## WHAT YOU SHOULD DO
Reproduce the following records exactly from the line containing "Break this object" onward, ending with the last line and including it.

**** LISTED ENTRIES

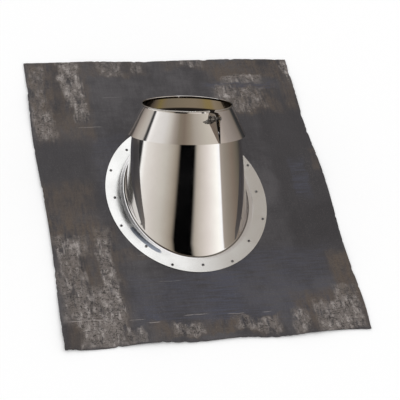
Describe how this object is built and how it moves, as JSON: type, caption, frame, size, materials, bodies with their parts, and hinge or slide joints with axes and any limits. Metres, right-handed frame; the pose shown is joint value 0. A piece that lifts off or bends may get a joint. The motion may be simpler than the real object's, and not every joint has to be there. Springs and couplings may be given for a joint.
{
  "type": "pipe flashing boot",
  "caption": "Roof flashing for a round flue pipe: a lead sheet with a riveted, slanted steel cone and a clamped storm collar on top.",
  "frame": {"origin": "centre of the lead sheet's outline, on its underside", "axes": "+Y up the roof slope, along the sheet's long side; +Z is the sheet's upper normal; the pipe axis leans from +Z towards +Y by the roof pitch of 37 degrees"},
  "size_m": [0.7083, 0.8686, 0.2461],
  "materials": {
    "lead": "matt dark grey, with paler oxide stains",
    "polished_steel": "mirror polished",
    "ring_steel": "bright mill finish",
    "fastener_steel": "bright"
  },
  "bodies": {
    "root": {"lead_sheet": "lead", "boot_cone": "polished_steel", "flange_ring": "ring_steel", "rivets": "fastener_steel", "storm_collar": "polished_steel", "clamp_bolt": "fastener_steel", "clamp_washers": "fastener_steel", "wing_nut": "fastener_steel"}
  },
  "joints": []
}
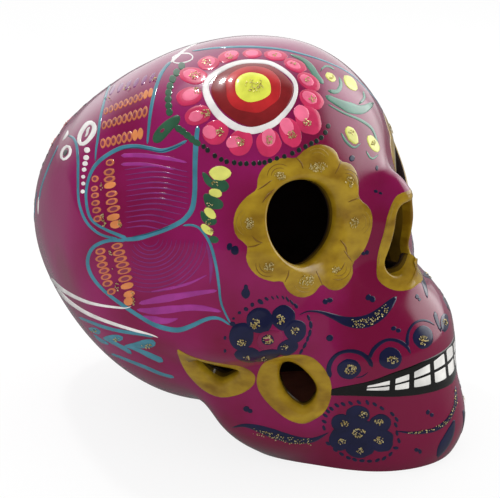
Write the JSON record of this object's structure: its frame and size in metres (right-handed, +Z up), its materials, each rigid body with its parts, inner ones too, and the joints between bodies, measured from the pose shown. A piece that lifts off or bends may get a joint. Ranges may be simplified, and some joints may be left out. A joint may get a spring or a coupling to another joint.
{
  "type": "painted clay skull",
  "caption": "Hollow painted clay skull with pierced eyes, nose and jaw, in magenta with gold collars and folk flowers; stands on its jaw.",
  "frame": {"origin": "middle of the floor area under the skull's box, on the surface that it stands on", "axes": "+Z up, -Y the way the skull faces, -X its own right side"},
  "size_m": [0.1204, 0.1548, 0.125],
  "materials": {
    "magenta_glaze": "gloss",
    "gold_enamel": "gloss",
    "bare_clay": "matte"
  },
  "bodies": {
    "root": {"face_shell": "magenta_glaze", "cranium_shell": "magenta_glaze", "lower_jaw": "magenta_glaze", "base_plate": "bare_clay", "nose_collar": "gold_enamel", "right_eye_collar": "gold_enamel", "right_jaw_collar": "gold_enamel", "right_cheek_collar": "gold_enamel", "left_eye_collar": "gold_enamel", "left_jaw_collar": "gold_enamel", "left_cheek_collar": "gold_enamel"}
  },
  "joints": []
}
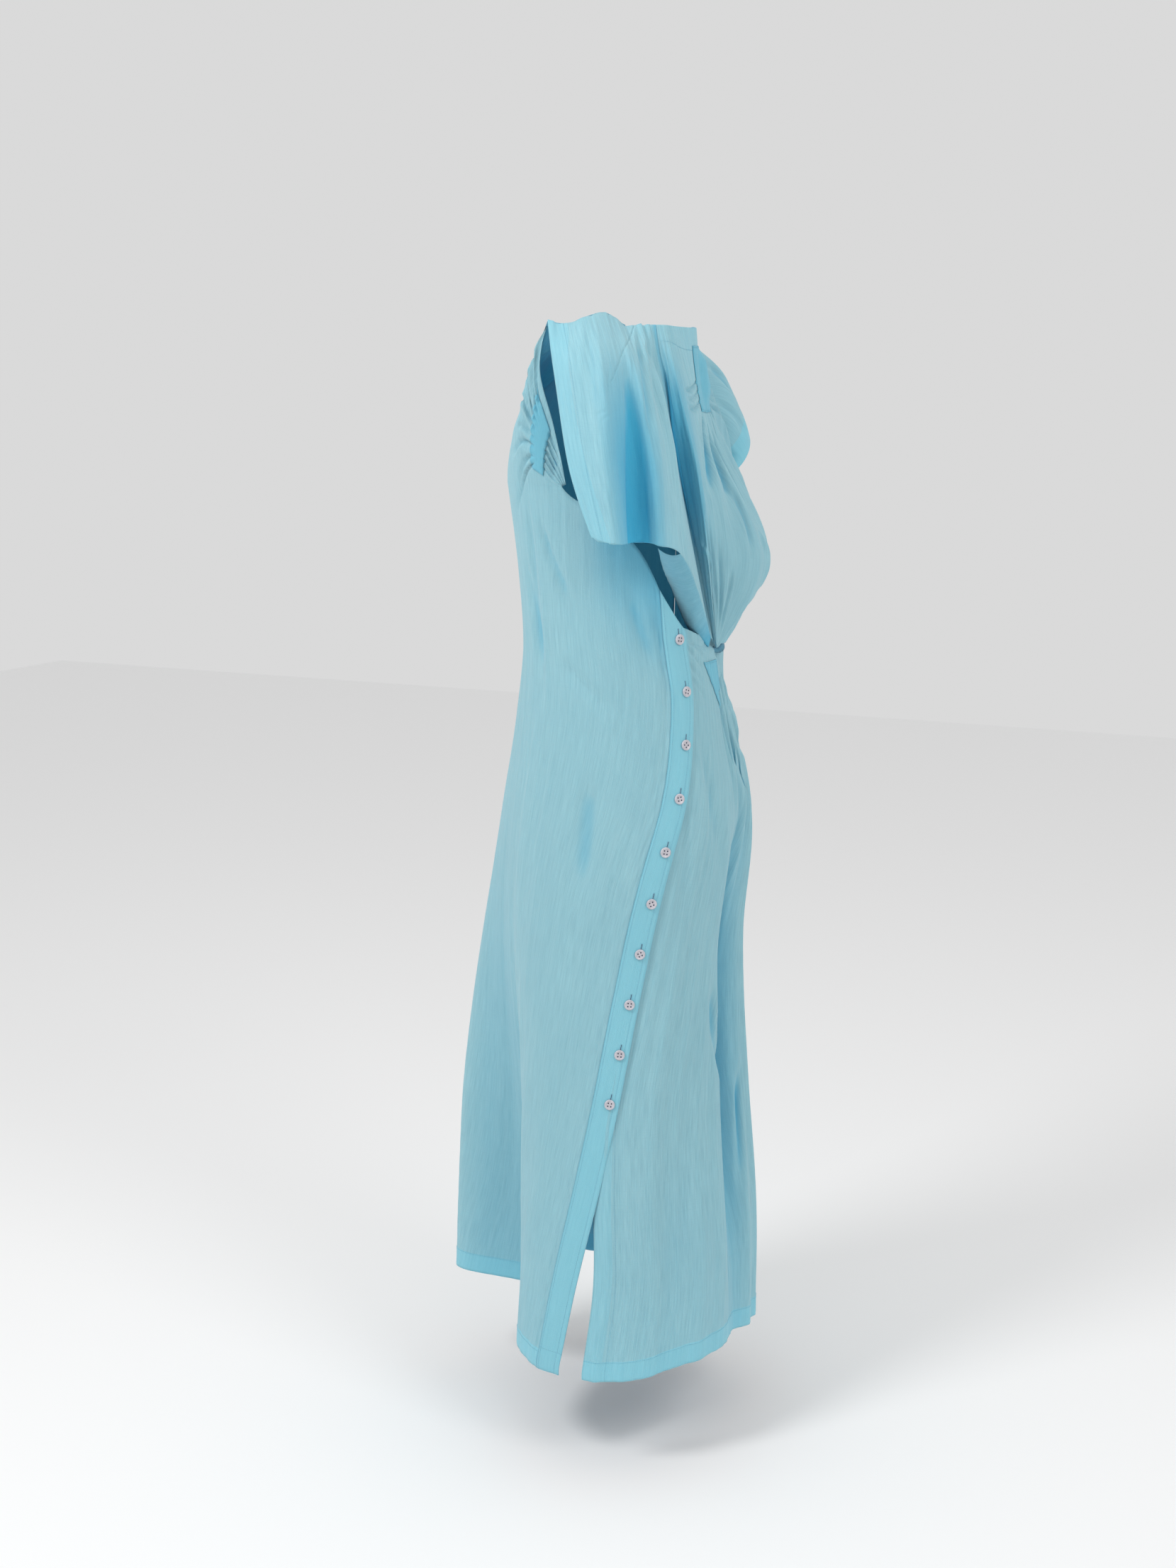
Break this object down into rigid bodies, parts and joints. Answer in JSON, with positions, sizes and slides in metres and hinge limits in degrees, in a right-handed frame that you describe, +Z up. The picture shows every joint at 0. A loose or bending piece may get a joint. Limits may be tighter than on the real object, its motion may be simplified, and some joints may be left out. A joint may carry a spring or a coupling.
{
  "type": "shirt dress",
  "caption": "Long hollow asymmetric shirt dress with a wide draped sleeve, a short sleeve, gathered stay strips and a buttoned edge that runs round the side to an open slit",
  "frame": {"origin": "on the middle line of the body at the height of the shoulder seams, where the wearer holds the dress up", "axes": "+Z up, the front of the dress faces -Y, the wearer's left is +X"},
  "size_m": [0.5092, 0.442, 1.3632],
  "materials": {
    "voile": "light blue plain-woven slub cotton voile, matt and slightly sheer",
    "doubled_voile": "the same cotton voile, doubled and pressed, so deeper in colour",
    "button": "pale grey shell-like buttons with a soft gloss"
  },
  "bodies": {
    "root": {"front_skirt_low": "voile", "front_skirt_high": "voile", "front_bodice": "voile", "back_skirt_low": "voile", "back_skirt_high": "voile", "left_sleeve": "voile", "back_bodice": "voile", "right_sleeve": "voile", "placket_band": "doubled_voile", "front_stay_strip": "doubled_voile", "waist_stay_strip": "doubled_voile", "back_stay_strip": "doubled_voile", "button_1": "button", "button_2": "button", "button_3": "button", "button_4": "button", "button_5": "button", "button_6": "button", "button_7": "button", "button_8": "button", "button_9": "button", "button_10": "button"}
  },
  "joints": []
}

********

## WRITTEN RESPONSE
Break this object down into rigid bodies, parts and joints. Answer in JSON, with positions, sizes and slides in metres and hinge limits in degrees, in a right-handed frame that you describe, +Z up. The picture shows every joint at 0. A loose or bending piece may get a joint. Limits may be tighter than on the real object, its motion may be simplified, and some joints may be left out. A joint may carry a spring or a coupling.
{
  "type": "shirt dress",
  "caption": "Long hollow asymmetric shirt dress with a wide draped sleeve, a short sleeve, gathered stay strips and a buttoned edge that runs round the side to an open slit",
  "frame": {"origin": "on the middle line of the body at the height of the shoulder seams, where the wearer holds the dress up", "axes": "+Z up, the front of the dress faces -Y, the wearer's left is +X"},
  "size_m": [0.5092, 0.442, 1.3632],
  "materials": {
    "voile": "light blue plain-woven slub cotton voile, matt and slightly sheer",
    "doubled_voile": "the same cotton voile, doubled and pressed, so deeper in colour",
    "button": "pale grey shell-like buttons with a soft gloss"
  },
  "bodies": {
    "root": {"front_skirt_low": "voile", "front_skirt_high": "voile", "front_bodice": "voile", "back_skirt_low": "voile", "back_skirt_high": "voile", "left_sleeve": "voile", "back_bodice": "voile", "right_sleeve": "voile", "placket_band": "doubled_voile", "front_stay_strip": "doubled_voile", "waist_stay_strip": "doubled_voile", "back_stay_strip": "doubled_voile", "button_1": "button", "button_2": "button", "button_3": "button", "button_4": "button", "button_5": "button", "button_6": "button", "button_7": "button", "button_8": "button", "button_9": "button", "button_10": "button"}
  },
  "joints": []
}